- [PROBLEM STATEMENT]:
Reproduce the complete listing without any deviation.
[Start of AVAILABLE DATA]
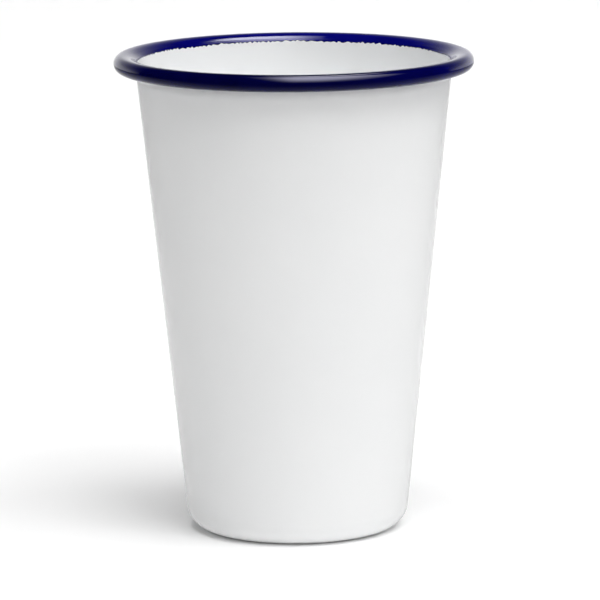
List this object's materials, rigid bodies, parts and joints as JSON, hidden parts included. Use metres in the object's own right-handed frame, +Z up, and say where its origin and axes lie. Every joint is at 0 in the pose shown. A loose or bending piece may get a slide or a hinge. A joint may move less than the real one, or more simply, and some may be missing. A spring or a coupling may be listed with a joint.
{
  "type": "enamel tumbler",
  "caption": "Tall tapered drinking tumbler in white enamelled steel, with a blue rolled rim and a flat stand ring.",
  "frame": {"origin": "centre of the stand ring, on the surface that the tumbler stands on", "axes": "+Z up along the tumbler's axis, from the base to the open mouth"},
  "size_m": [0.0942, 0.0942, 0.126],
  "materials": {
    "sheet_steel": "satin",
    "ground_enamel": "gloss",
    "white_enamel": "gloss",
    "blue_enamel": "gloss"
  },
  "bodies": {
    "root": {"steel_body": "sheet_steel", "outer_ground_coat": "ground_enamel", "inner_ground_coat": "ground_enamel", "outer_white_enamel": "white_enamel", "inner_white_enamel": "white_enamel", "blue_rim_enamel": "blue_enamel"}
  },
  "joints": []
}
[End of AVAILABLE DATA]
- [WRITTEN REPLY]:
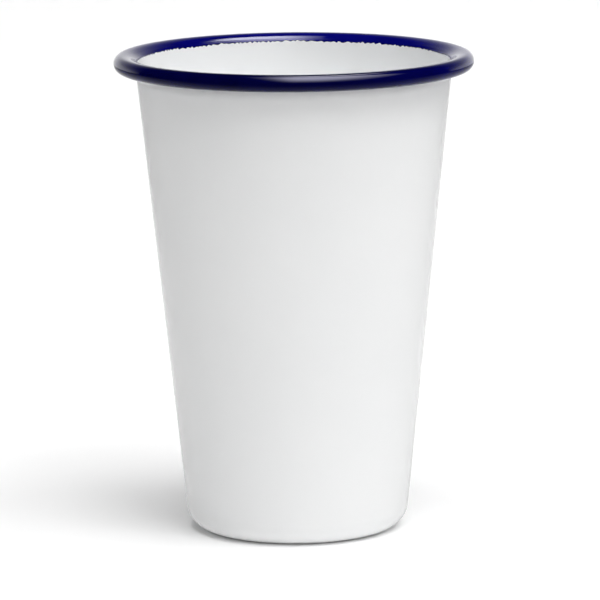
List this object's materials, rigid bodies, parts and joints as JSON, hidden parts included. Use metres in the object's own right-handed frame, +Z up, and say where its origin and axes lie. Every joint is at 0 in the pose shown. A loose or bending piece may get a slide or a hinge. A joint may move less than the real one, or more simply, and some may be missing. A spring or a coupling may be listed with a joint.
{
  "type": "enamel tumbler",
  "caption": "Tall tapered drinking tumbler in white enamelled steel, with a blue rolled rim and a flat stand ring.",
  "frame": {"origin": "centre of the stand ring, on the surface that the tumbler stands on", "axes": "+Z up along the tumbler's axis, from the base to the open mouth"},
  "size_m": [0.0942, 0.0942, 0.126],
  "materials": {
    "sheet_steel": "satin",
    "ground_enamel": "gloss",
    "white_enamel": "gloss",
    "blue_enamel": "gloss"
  },
  "bodies": {
    "root": {"steel_body": "sheet_steel", "outer_ground_coat": "ground_enamel", "inner_ground_coat": "ground_enamel", "outer_white_enamel": "white_enamel", "inner_white_enamel": "white_enamel", "blue_rim_enamel": "blue_enamel"}
  },
  "joints": []
}